ACG DealMAX panelists shared tips on how to gain leverage over your competitors in a challenging market

How to Find the Upside of a Downturn

In a difficult economic climate, private equity firms are working overtime to gain leverage against their competition. From choosing the right deal partners to building relationships, all while minimizing transaction risks, some firms are staying aggressive and finding ways to gain the upper hand.

At ACG’s DealMAX panel, “Staying Aggressive in a Downturn: How Deal Teams Can Gain Leverage Over Competitors,” held in Las Vegas earlier this month, experts discussed how to uncover and utilize strategic advantages in a tough deal environment.

Finding—and Landing—the Right Deals

In shaky financial times, dealmakers need to ensure that the deals they pursue are high-quality. Savvy PE firms are being extremely selective in the targets they pursue and the partners they choose to work with.

“Given the (market) uncertainty, you’d better only make a big investment when you’re certain of the asset you’re buying into.

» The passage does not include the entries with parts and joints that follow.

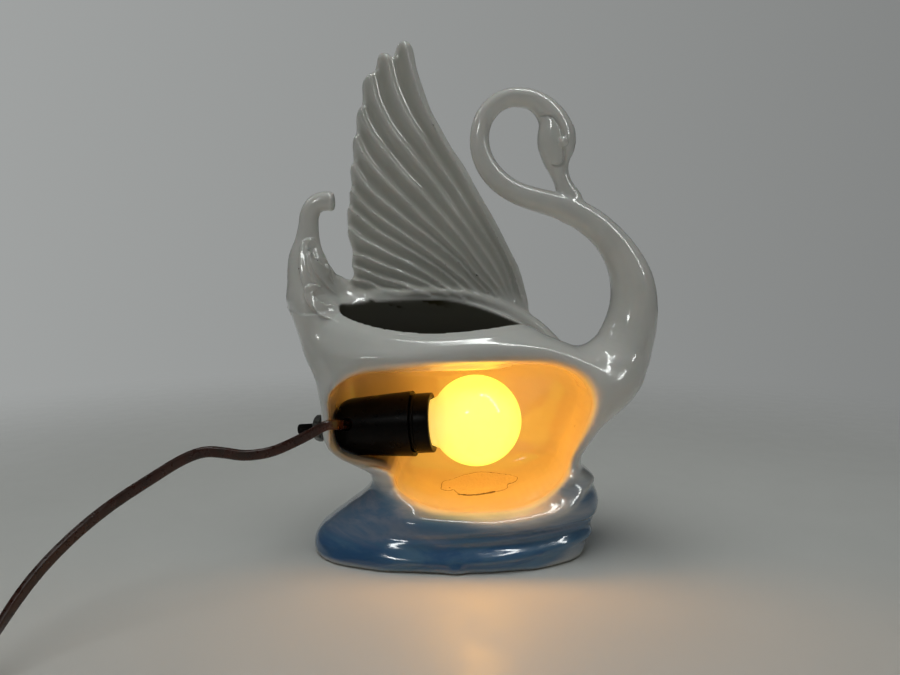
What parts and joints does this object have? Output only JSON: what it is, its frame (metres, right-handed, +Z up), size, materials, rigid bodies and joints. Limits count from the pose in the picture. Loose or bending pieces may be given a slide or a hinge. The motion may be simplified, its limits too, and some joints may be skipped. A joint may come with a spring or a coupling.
{
  "type": "tv lamp",
  "caption": "Glazed ceramic swan lamp with a planter trough in its back, a recess for a screw-in globe bulb, a turn-knob lampholder through the end wall, and a flat cord with a plug",
  "frame": {"origin": "On the table, under the middle of the base's flat bottom", "axes": "+Z is up, +X runs from the tail to the breast, and +Y points to the decorated side that faces the room, so the lamp recess opens towards -Y"},
  "size_m": [0.2966, 0.285, 0.2927],
  "materials": {
    "glazed_ceramic": "opaque glossy white glaze over cast earthenware, airbrushed blue on the base",
    "phenolic": "dark brown-black moulded phenolic, slightly dulled",
    "fibre": "dark vulcanised fibre",
    "brass": "aged brass",
    "plated_steel": "dull plated steel",
    "cord_rubber": "dark red-brown cord insulation with a slight shine",
    "bulb_glass": "thin glass with a white powder coat inside",
    "vitrite": "black glass insulator"
  },
  "bodies": {
    "lamp_body": {"ceramic_swan_body": "glazed_ceramic", "socket_shell": "phenolic", "socket_front_ring": "phenolic", "screw_shell": "brass", "terminal_block": "fibre", "centre_contact": "brass", "contact_rivet": "brass", "terminal_screw_line": "brass", "terminal_screw_neutral": "plated_steel", "switch_blade_in": "brass", "switch_blade_out": "brass", "threaded_bushing": "plated_steel", "cushion_washer": "fibre", "flat_washer": "plated_steel", "lock_washer": "plated_steel", "hex_nut": "plated_steel", "detent_spring": "plated_steel", "conductor_line": "cord_rubber", "conductor_neutral": "cord_rubber", "power_cord": "cord_rubber", "plug_body": "phenolic", "plug_face_card": "fibre", "plug_blade_a": "brass", "plug_blade_b": "brass", "plug_screw_a": "brass", "plug_screw_b": "brass", "plug_lead_a": "cord_rubber", "plug_lead_b": "cord_rubber"},
    "switch": {"switch_knob": "phenolic", "switch_shaft": "plated_steel", "switch_rotor": "fibre", "switch_bridge": "brass"},
    "bulb_tip": {"bulb_contact_tip": "brass"},
    "bulb": {"bulb_globe": "bulb_glass", "bulb_base_shell": "brass", "bulb_base_insulator": "vitrite", "bulb_stem": "bulb_glass", "bulb_lead_a": "plated_steel", "bulb_lead_b": "plated_steel", "bulb_filament": "plated_steel"}
  },
  "joints": [
    {"name": "switch_turn", "type": "hinge", "parent": "lamp_body", "child": "switch", "pos_m": [-0.066, 0.0054, 0.0667], "axis": [-0.9871, 0.139, -0.08], "continuous": true},
    {"name": "bulb_travel", "type": "slide", "parent": "lamp_body", "child": "bulb_tip", "axis": [0.9871, -0.139, 0.08], "range_m": [0, 0.0182]},
    {"name": "bulb_turn", "type": "hinge", "parent": "bulb_tip", "child": "bulb", "pos_m": [-0.066, 0.0054, 0.0667], "axis": [0.9871, -0.139, 0.08], "range_deg": [0, 1800]}
  ],
  "couplings": [
    {"joint": "bulb_travel", "follows": "bulb_turn", "m_per_rad": 0.00057757}
  ]
}
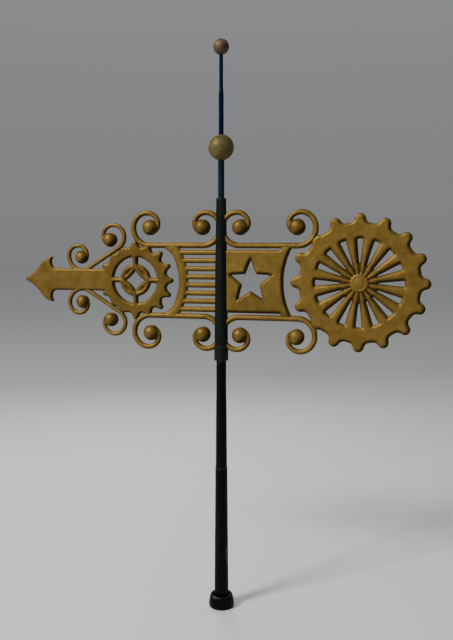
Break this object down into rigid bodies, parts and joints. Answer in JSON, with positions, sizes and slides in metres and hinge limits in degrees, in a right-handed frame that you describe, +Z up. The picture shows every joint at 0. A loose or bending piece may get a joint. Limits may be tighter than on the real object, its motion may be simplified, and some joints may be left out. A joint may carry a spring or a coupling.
{
  "type": "weathervane",
  "caption": "Roof weathervane: a wrought and cast bannerette with an arrow, toothed ring, grille, star panel and toothed wheel, turning on a stepped mast with a ball finial.",
  "frame": {"origin": "centre of the flat underside of the foot collar, where the mast is fixed to the roof", "axes": "+Z up along the mast; at rest +X runs from the mast to the toothed wheel and -X to the arrow; +Y is square to the vane's face"},
  "size_m": [1.829, 0.113, 2.5095],
  "materials": {
    "aged_gilt": "aged gilding on cast and wrought metal, dulled to brown-gold, darker in the hollows",
    "worn_brass": "dull spun brass, worn and slightly rough",
    "dark_iron": "old black-green paint on iron, satin, slightly flaked",
    "blue_black_rod": "dark blue-black paint on steel rod, satin"
  },
  "bodies": {
    "mast": {"foot_collar": "dark_iron", "lower_mast": "dark_iron", "upper_mast": "dark_iron", "spindle": "blue_black_rod", "large_ball": "worn_brass", "top_rod": "blue_black_rod", "small_ball": "worn_brass"},
    "vane": {"sleeve": "dark_iron", "arrow": "aged_gilt", "s_scroll_upper": "aged_gilt", "s_scroll_lower": "aged_gilt", "toothed_ring": "aged_gilt", "frame_bar_upper_arrow": "aged_gilt", "frame_bar_lower_arrow": "aged_gilt", "frame_bar_upper_wheel": "aged_gilt", "frame_bar_lower_wheel": "aged_gilt", "inner_curl_upper_arrow": "aged_gilt", "inner_curl_lower_arrow": "aged_gilt", "inner_curl_upper_wheel": "aged_gilt", "inner_curl_lower_wheel": "aged_gilt", "grille": "aged_gilt", "star_panel": "aged_gilt", "wheel": "aged_gilt"}
  },
  "joints": [
    {"name": "vane_turn", "type": "hinge", "parent": "mast", "child": "vane", "pos_m": [0, 0, 1.482], "axis": [0, 0, 1], "continuous": true}
  ]
}
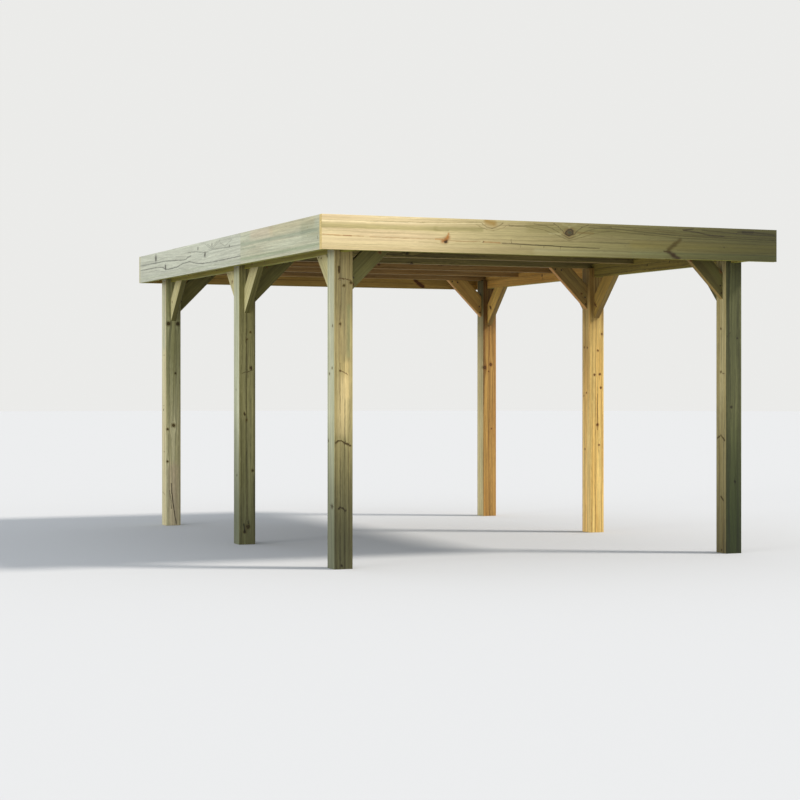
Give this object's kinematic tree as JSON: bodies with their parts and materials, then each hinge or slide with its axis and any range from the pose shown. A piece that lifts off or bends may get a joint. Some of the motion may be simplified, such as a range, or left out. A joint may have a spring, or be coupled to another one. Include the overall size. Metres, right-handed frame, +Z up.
{
  "type": "timber carport",
  "caption": "Open flat-roofed timber carport: square posts with forked tops, corner braces, notched rafters, a deep fascia all round and ribbed roof sheets.",
  "frame": {"origin": "on the ground, at the middle of the roof's outline", "axes": "+X to the right across the front, +Y from front to back along the sides, +Z up"},
  "size_m": [3.72, 4.95, 2.495],
  "materials": {
    "post_timber": "planed, pressure treated softwood, greenish tan with small knots",
    "fascia_timber": "planed, pressure treated softwood, pale straw to grey green, long grain",
    "frame_timber": "planed softwood, warm brown, seen from below",
    "brace_timber": "planed softwood, cut ends show end grain",
    "roof_sheet": "plain grey coated steel sheet, ribbed, satin"
  },
  "bodies": {
    "root": {"cross_brace_back_left": "brace_timber", "cross_brace_back_right": "brace_timber", "cross_brace_front_left": "brace_timber", "cross_brace_front_right": "brace_timber", "cross_brace_middle_left": "brace_timber", "cross_brace_middle_right": "brace_timber", "fascia_back": "fascia_timber", "fascia_front": "fascia_timber", "fascia_left_back": "fascia_timber", "fascia_left_front": "fascia_timber", "fascia_right_back": "fascia_timber", "fascia_right_front": "fascia_timber", "header_left_1": "frame_timber", "header_left_2": "frame_timber", "header_right_1": "frame_timber", "header_right_2": "frame_timber", "post_back_left": "post_timber", "post_back_right": "post_timber", "post_front_left": "post_timber", "post_front_right": "post_timber", "post_middle_left": "post_timber", "post_middle_right": "post_timber", "rafter_1": "frame_timber", "rafter_2": "frame_timber", "rafter_3": "frame_timber", "rafter_4": "frame_timber", "rafter_5": "frame_timber", "rafter_6": "frame_timber", "rafter_7": "frame_timber", "roof_sheet_1": "roof_sheet", "roof_sheet_2": "roof_sheet", "roof_sheet_3": "roof_sheet", "roof_sheet_4": "roof_sheet", "side_brace_back_left_forward": "brace_timber", "side_brace_back_right_forward": "brace_timber", "side_brace_front_left_rearward": "brace_timber", "side_brace_front_right_rearward": "brace_timber", "side_brace_middle_left_forward": "brace_timber", "side_brace_middle_left_rearward": "brace_timber", "side_brace_middle_right_forward": "brace_timber", "side_brace_middle_right_rearward": "brace_timber", "splice_left": "frame_timber", "splice_right": "frame_timber"}
  },
  "joints": []
}
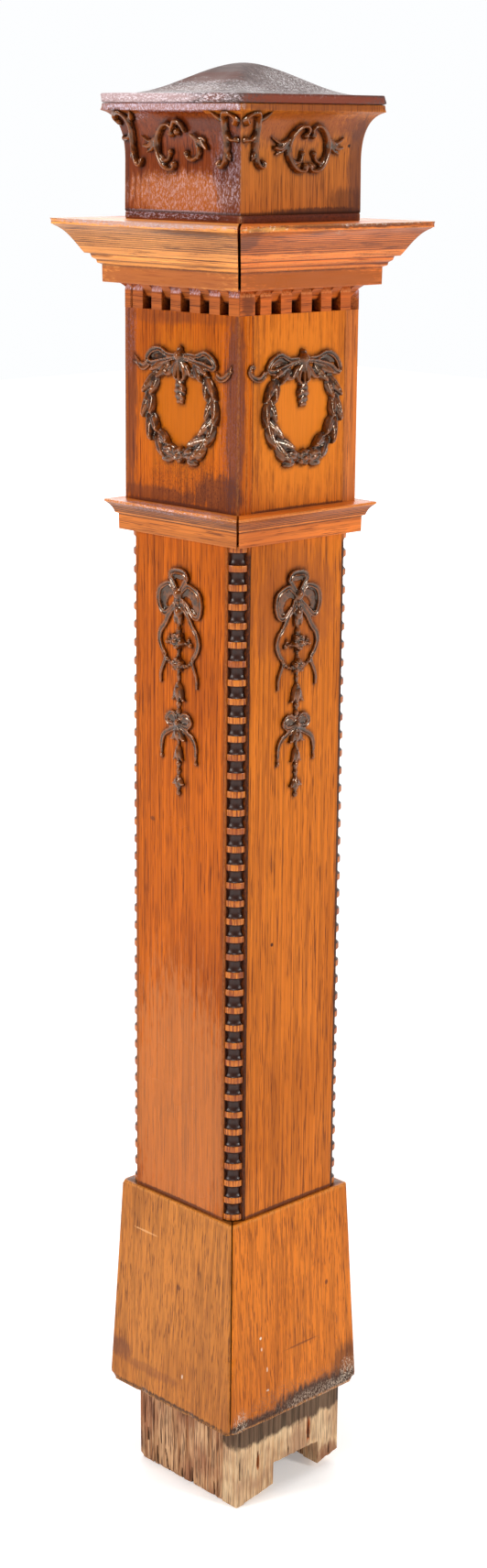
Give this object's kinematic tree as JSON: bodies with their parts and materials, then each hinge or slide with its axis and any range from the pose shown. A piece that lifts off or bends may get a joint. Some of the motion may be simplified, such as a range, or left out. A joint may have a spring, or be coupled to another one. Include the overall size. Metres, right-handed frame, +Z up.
{
  "type": "newel post",
  "caption": "Square hollow wooden newel post with turned corner rods, dentil cornice, coved cap, domed lid and applied wreath, bow and scroll ornaments.",
  "frame": {"origin": "on the floor under the middle of the post", "axes": "+Z up, -Y the front face and +X the right face of the picture, +Y the plain back"},
  "size_m": [0.251, 0.251, 1.388],
  "materials": {
    "post_oak": "aged glossy varnish on orange-brown oak with straight dark pores",
    "rod_oak": "varnished turned wood, amber bands and nearly black coves",
    "cap_oak": "aged varnish on redder brown oak, whitish wear on the lid",
    "foot_wood": "raw weathered wood, split and stained",
    "ornament": "very dark brown cast composition with a glossy varnish"
  },
  "bodies": {
    "root": {"base_board_front": "post_oak", "post_board_front": "post_oak", "corner_rod_front_right": "rod_oak", "necking_front": "post_oak", "dentil_strip_front": "post_oak", "cornice_front": "post_oak", "wreath_front": "ornament", "drop_front": "ornament", "bracket_front_left": "ornament", "bracket_front_right": "ornament", "cap_scroll_front": "ornament", "cap_scroll_front_fragment": "ornament", "base_board_right": "post_oak", "post_board_right": "post_oak", "corner_rod_right_back": "rod_oak", "necking_right": "post_oak", "dentil_strip_right": "post_oak", "cornice_right": "post_oak", "wreath_right": "ornament", "drop_right": "ornament", "bracket_right_front": "ornament", "cap_scroll_right": "ornament", "base_board_back": "post_oak", "post_board_back": "post_oak", "corner_rod_back_left": "rod_oak", "necking_back": "post_oak", "dentil_strip_back": "post_oak", "cornice_back": "post_oak", "base_board_left": "post_oak", "post_board_left": "post_oak", "corner_rod_left_front": "rod_oak", "necking_left": "post_oak", "dentil_strip_left": "post_oak", "cornice_left": "post_oak", "bracket_left_front": "ornament", "foot_board_right": "foot_wood", "foot_board_left": "foot_wood", "foot_board_front": "foot_wood", "foot_board_back": "foot_wood", "cap_base_board": "cap_oak", "cap_board_right": "cap_oak", "cap_board_left": "cap_oak", "cap_board_front": "cap_oak", "cap_board_back": "cap_oak", "lid": "cap_oak"}
  },
  "joints": []
}
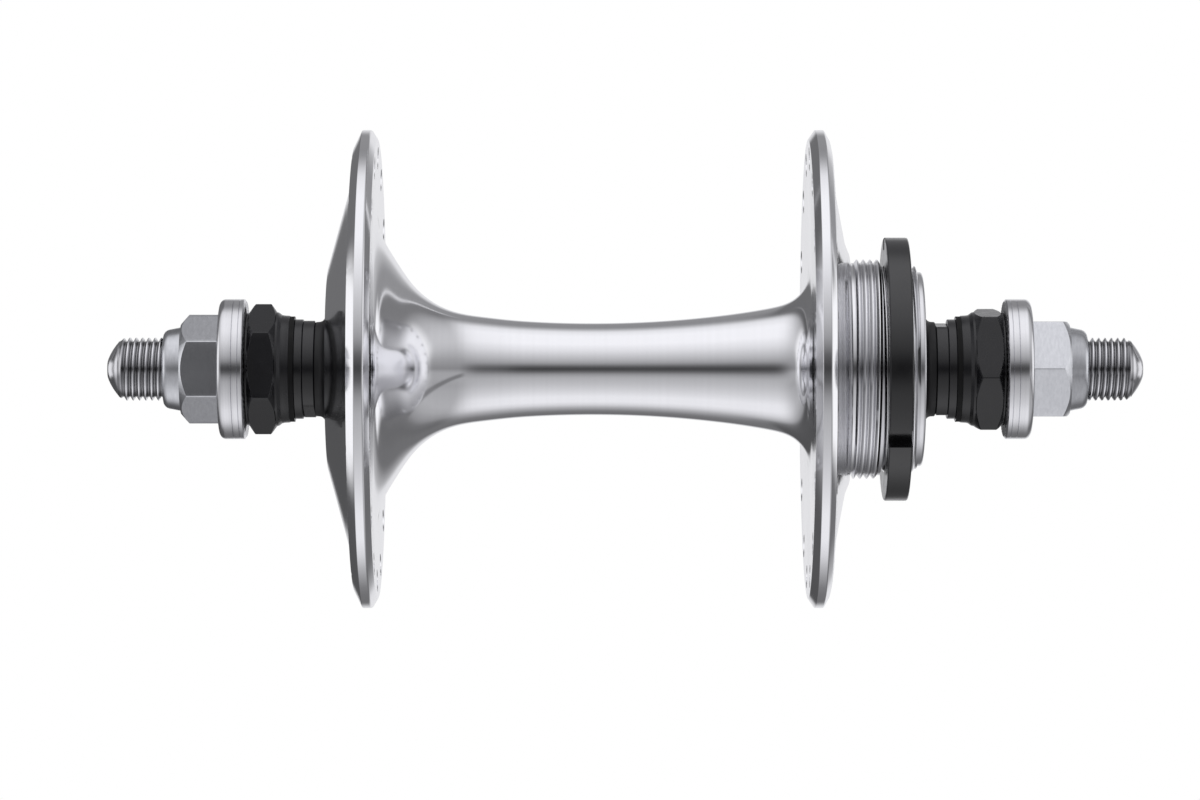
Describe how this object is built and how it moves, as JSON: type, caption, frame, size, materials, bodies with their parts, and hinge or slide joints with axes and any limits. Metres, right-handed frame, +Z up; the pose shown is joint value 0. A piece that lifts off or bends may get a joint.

Investing earlier in the process in commercial diligence, building a thesis around a sector, being prepared to execute and really having conviction [are] really important,” said panelist Mike Murray, the managing director of Peloton Capital.

Milwood Hobbs, Jr., managing director and head of sourcing and origination with Oaktree Capital, echoed this sentiment, noting that his team has been very choosy. “No one on my team is anxious to do a deal because our mantra is we want to avoid losers,” he said. “If we’re not sure, we’d rather just not do it. Out of a hundred deals, we’re making one or two.”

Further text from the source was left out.